Problem statement =
Retype word for word the lines lying between the line containing "low, high = Vector((1e9,)" and the line containing "Vector(map(max, high, point))", together with those two lines themselves, and nothing besides.

Data =
────────

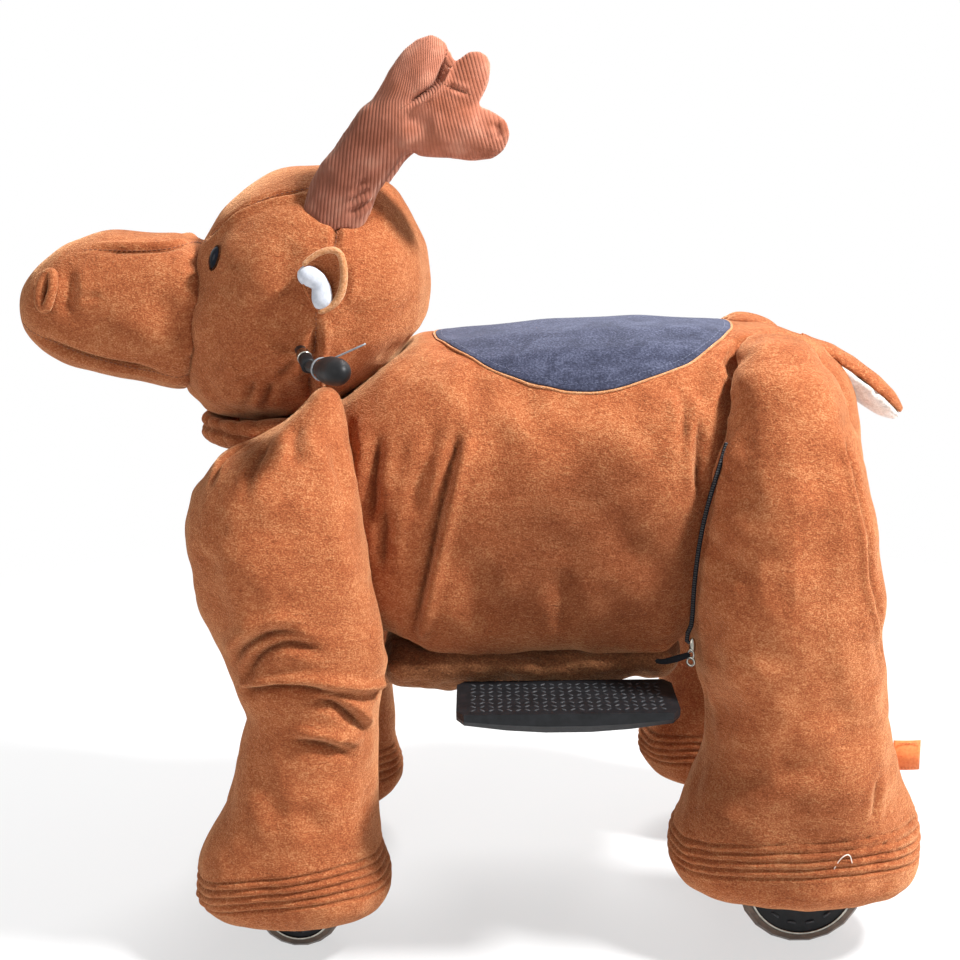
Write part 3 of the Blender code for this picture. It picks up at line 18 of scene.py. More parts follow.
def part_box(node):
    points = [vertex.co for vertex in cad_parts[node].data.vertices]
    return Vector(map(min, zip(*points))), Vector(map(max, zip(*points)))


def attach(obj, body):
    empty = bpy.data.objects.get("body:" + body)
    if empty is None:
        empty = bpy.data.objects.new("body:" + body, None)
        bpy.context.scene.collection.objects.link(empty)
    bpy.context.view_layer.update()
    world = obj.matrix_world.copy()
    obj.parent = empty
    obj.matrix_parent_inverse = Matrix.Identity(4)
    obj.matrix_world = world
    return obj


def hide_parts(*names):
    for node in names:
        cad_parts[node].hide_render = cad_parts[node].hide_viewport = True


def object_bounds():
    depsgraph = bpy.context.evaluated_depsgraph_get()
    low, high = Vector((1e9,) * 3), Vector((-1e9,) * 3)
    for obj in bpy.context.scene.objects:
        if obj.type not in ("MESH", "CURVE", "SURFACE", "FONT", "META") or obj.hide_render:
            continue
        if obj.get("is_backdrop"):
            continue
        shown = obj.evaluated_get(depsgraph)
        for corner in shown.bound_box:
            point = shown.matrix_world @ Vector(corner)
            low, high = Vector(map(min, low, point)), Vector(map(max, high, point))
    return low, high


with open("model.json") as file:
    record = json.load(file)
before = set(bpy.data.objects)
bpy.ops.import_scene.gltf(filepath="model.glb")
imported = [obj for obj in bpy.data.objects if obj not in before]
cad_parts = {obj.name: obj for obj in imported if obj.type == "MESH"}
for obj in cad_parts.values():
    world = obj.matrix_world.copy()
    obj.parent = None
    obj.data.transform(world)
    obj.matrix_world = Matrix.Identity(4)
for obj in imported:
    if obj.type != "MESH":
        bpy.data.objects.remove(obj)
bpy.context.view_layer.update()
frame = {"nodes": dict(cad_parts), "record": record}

NODES = frame["nodes"]
SIDES = {"left": -1, "right": 1}
MM = 0.001

# %% [markdown]
# ## Camera
# The photograph was taken from the animal's left, at about the height of its head and a little
# downwards. A camera's place, pitch and roll were fitted to the outline once, and are plain
# numbers here. The function sight gives the ray through one pixel of the frame. It lets a seam
# start where it is seen, and the ray then finds the surface, so the seam lies on the cloth.

# %% Camera
FRAME_PIXELS = 960
LENS, SENSOR = 57.6, 36.0
EYE_POINT = Vector((0.013, -1.779, 0.9206))
PITCH, ROLL = math.radians(12.9), math.radians(-0.7)


def camera_turn(pitch, roll):
    """Rotation of a camera that looks along +Y, tipped down by pitch and turned by roll."""
    level = Matrix.Rotation(math.pi / 2 - pitch, 3, "X")
    return level @ Matrix.Rotation(roll, 3, "Z")


TURN = camera_turn(PITCH, ROLL)
lens = bpy.data.cameras.new("camera")
lens.lens, lens.sensor_width = LENS, SENSOR
camera = bpy.data.objects.new("camera", lens)
camera.matrix_world = Matrix.Translation(EYE_POINT) @ TURN.to_4x4()
bpy.context.scene.collection.objects.link(camera)
bpy.context.scene.camera = camera
bpy.context.scene.view_settings.view_transform = "Standard"


def sight(u, v):
    """Direction from the camera through one pixel of the frame."""
    focal = LENS / SENSOR * FRAME_PIXELS
    return (TURN @ Vector(((u - 480) / focal, (480 - v) / focal, -1.0))).normalized()


def on_plane(u, v, y):
    """Where the ray through a pixel meets the upright plane at y."""
    way = sight(u, v)
    return EYE_POINT + way * ((y - EYE_POINT.y) / way.y)


print("camera at", tuple(round(x, 3) for x in EYE_POINT))

# %% [markdown]
# ## Functions for nodes and colours
# Every material below is a node tree. The function add makes a node, sets its properties and
# inputs, and links it, so that a finish reads as a list of what it is made of. Short functions
# stand for the nodes that come back most. Colours are written as sRGB hex values, as a paint
# chart has them, and are turned to linear light here.

# %% Node and colour helpers
WHITE = (1, 1, 1, 1)


def tint(code):
    """An sRGB hex colour as linear red, green, blue and alpha."""
    parts = [int(code[n : n + 2], 16) / 255 for n in (1, 3, 5)]
    linear = [c / 12.92 if c <= 0.04045 else ((c + 0.055) / 1.055) ** 2.4 for c in parts]
    return (*linear, 1.0)


def add(tree, kind, settings=None, links=None):
    """Adds a node. A setting is a property of the node, one of its inputs, or a ramp's stops."""
    made = tree.nodes.new(kind)
    for key, value in (settings or {}).items():
        if key == "stops":
            ramp = made.color_ramp
            while len(ramp.elements) < len(value):
                ramp.elements.new(0.5)
            for stop, (place, code) in zip(ramp.elements, value):
                stop.position, stop.color = place, tint(code)
        elif isinstance(key, str) and hasattr(made, key):
            setattr(made, key, value)
        else:
            made.inputs[key].default_value = value
    for key, source in (links or {}).items():
        tree.links.new(getattr(source, "outputs", [source])[0], made.inputs[key])
    return made


def calculated(tree, operation, *values, **settings):
    """A Math node. Its values are other nodes or plain numbers, in the order of its inputs."""
    plain = {n: value for n, value in enumerate(values) if isinstance(value, (int, float))}
    links = {n: value for n, value in enumerate(values) if n not in plain}
    return add(tree, "ShaderNodeMath", {"operation": operation, **settings, **plain}, links)


def ramp_of(tree, factor, *stops):
    """A colour from a factor, through stops of (place, colour)."""
    return add(tree, "ShaderNodeValToRGB", {"stops": stops}, {"Fac": factor})


def bump(tree, height, distance, strength, under=None):
    """A normal from a height, laid over the normal under it."""
    links = {"Height": height} if under is None else {"Height": height, "Normal": under}
    return add(tree, "ShaderNodeBump", {"Strength": strength, "Distance": distance}, links)


def towards(tree, colour, other, share):
    """A colour, mixed towards another one by a share from 0 to 1."""
    settings = {"data_type": "RGBA", 7: tint(other)}
    return add(tree, "ShaderNodeMix", settings, {0: share, 6: colour}).outputs[2]


def seen_rays(tree):
    """1 for rays from the camera, straight or by a glossy surface, and 0 for all others."""
    rays = add(tree, "ShaderNodeLightPath")
    return calculated(tree, "MAXIMUM", rays.outputs["Is Camera Ray"], rays.outputs["Is Glossy Ray"])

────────

Complete output =
    low, high = Vector((1e9,) * 3), Vector((-1e9,) * 3)
    for obj in bpy.context.scene.objects:
        if obj.type not in ("MESH", "CURVE", "SURFACE", "FONT", "META") or obj.hide_render:
            continue
        if obj.get("is_backdrop"):
            continue
        shown = obj.evaluated_get(depsgraph)
        for corner in shown.bound_box:
            point = shown.matrix_world @ Vector(corner)
            low, high = Vector(map(min, low, point)), Vector(map(max, high, point))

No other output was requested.